Luiz Werneck Vianna, sociólogo, professor da PUC-Rio
“Esquisita, não; está esquisitíssima. O cenário, antes percebido como alvissareiro e estimulante para indivíduos e empresas, cedeu lugar a um panorama de desconfiança e descrença quanto ao futuro do país, aqui e alhures.
Em vão, devem-se procurar as razões do mal-estar que nos afeta na chamada
questão social, na gangorra dos indicadores econômicos ou em chave cultural, embora o tema do ressentimento, tão disseminado pelas mídias, não seja inocente nesse mau humor que grassa por aí. Elas estão em outro lugar, precisamente na política.
Na concepção dominante nos idos dos anos 80, as agendas da igualdade e da
liberdade não deveriam ser apartadas: os objetivos e os ideais igualitários deveriam
se encaminhar para o interior dos canais da democracia representativa e da
participativa, inclusive dos abertos no Poder Judiciário. Esse resultado não nos caiu
do céu. Foi conquistado nas ruas por multidões que demandavam direitos sociais e de participação, as mesmas que, hoje, são palco de manifestações de protesto e da ira popular.
Algo mudou a partir das práticas de governo do PT, embora as origens desse
partido estivessem na sociedade civil, quando se introduziu uma mutação nesse desenho institucional. A questão social foi capturada pelo Estado e os movimentos sociais passaram a gravitar em torno dele, resultando em perda de energia e de
legitimação diante do que seria o seu público. As atuais greves em que categorias de trabalhadores desconhecem as diretrizes de suas lideranças sindicais são exemplares desse estado de coisas.

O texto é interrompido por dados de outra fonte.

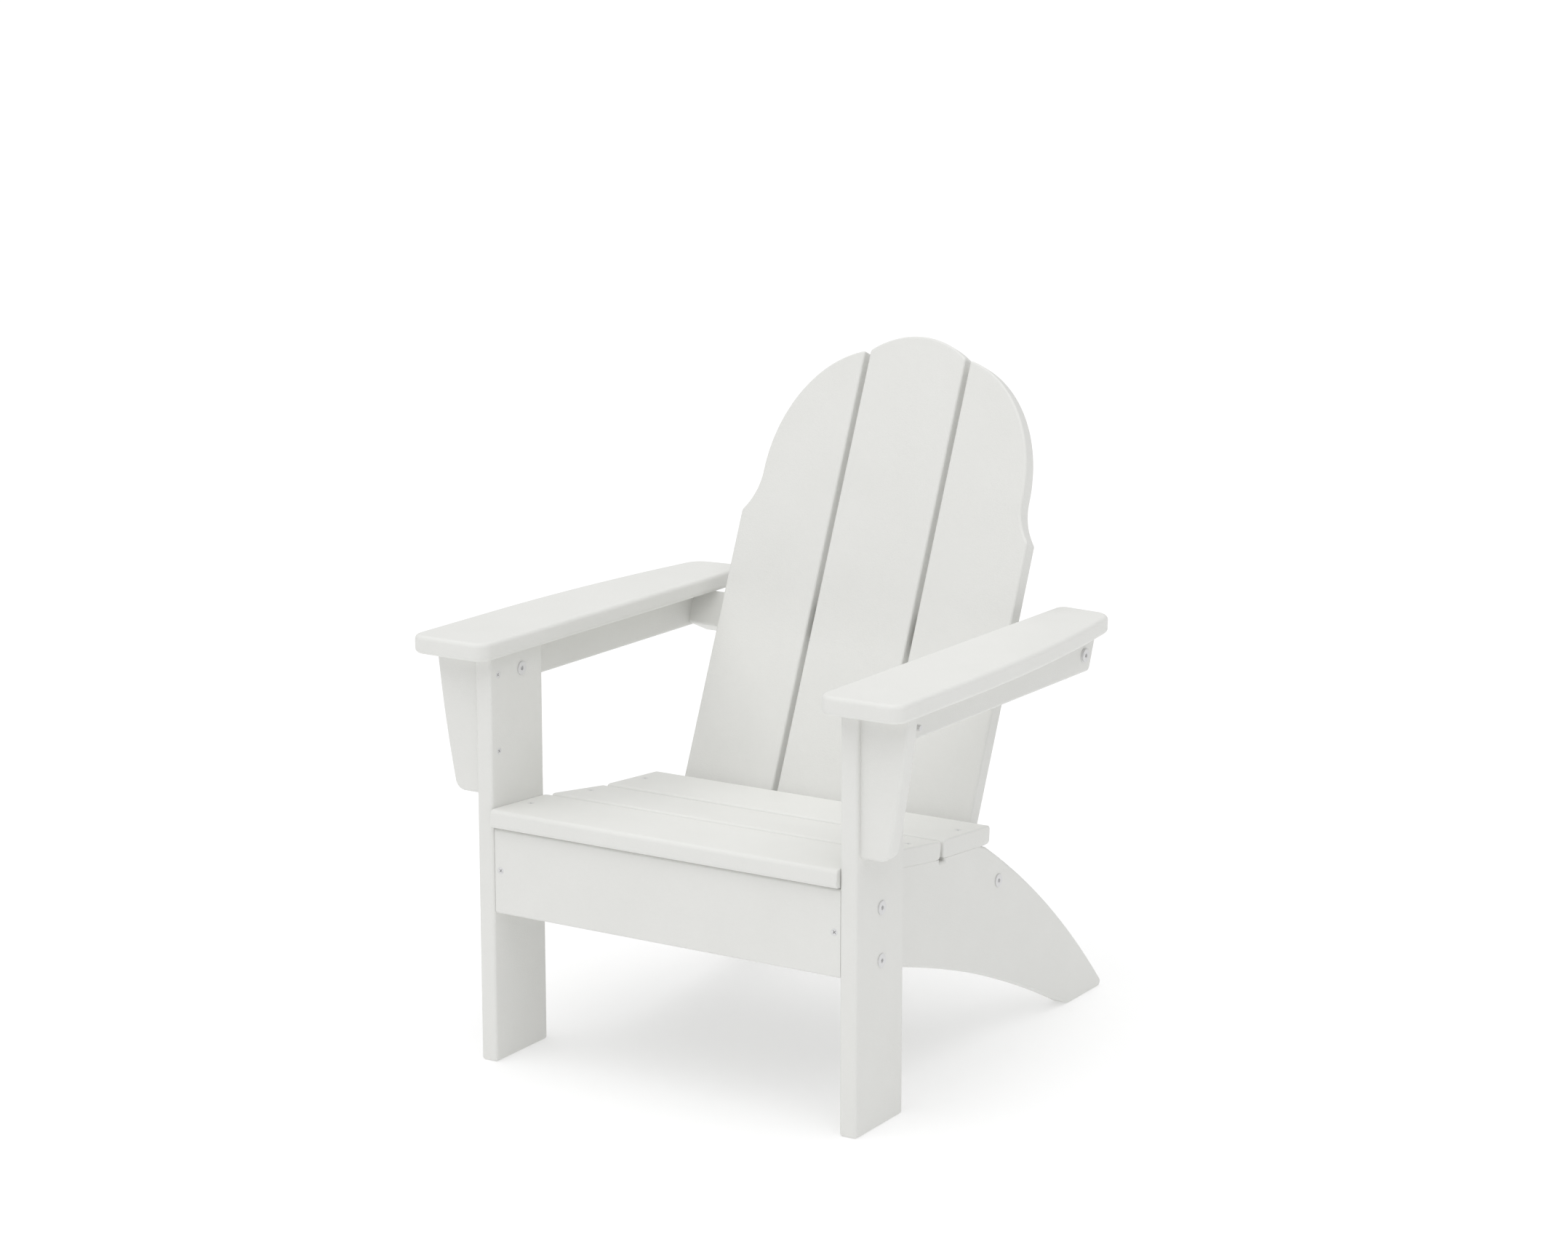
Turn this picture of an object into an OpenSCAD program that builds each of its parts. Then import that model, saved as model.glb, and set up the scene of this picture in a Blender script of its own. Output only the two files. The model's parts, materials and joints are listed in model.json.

Mas é muita sociedade para pouco Estado. Nada de estranho, então, que
uma sociedade de massas carente de direitos, ao não encontrar portas de acesso
a eles, venha a descobrir o caminho das ruas. Na verdade, ela está como que
procurando realizar a agenda da igualdade por suas próprias mãos. Cabe, nessa hora, reapresentá-la à agenda da liberdade e de suas instituições.”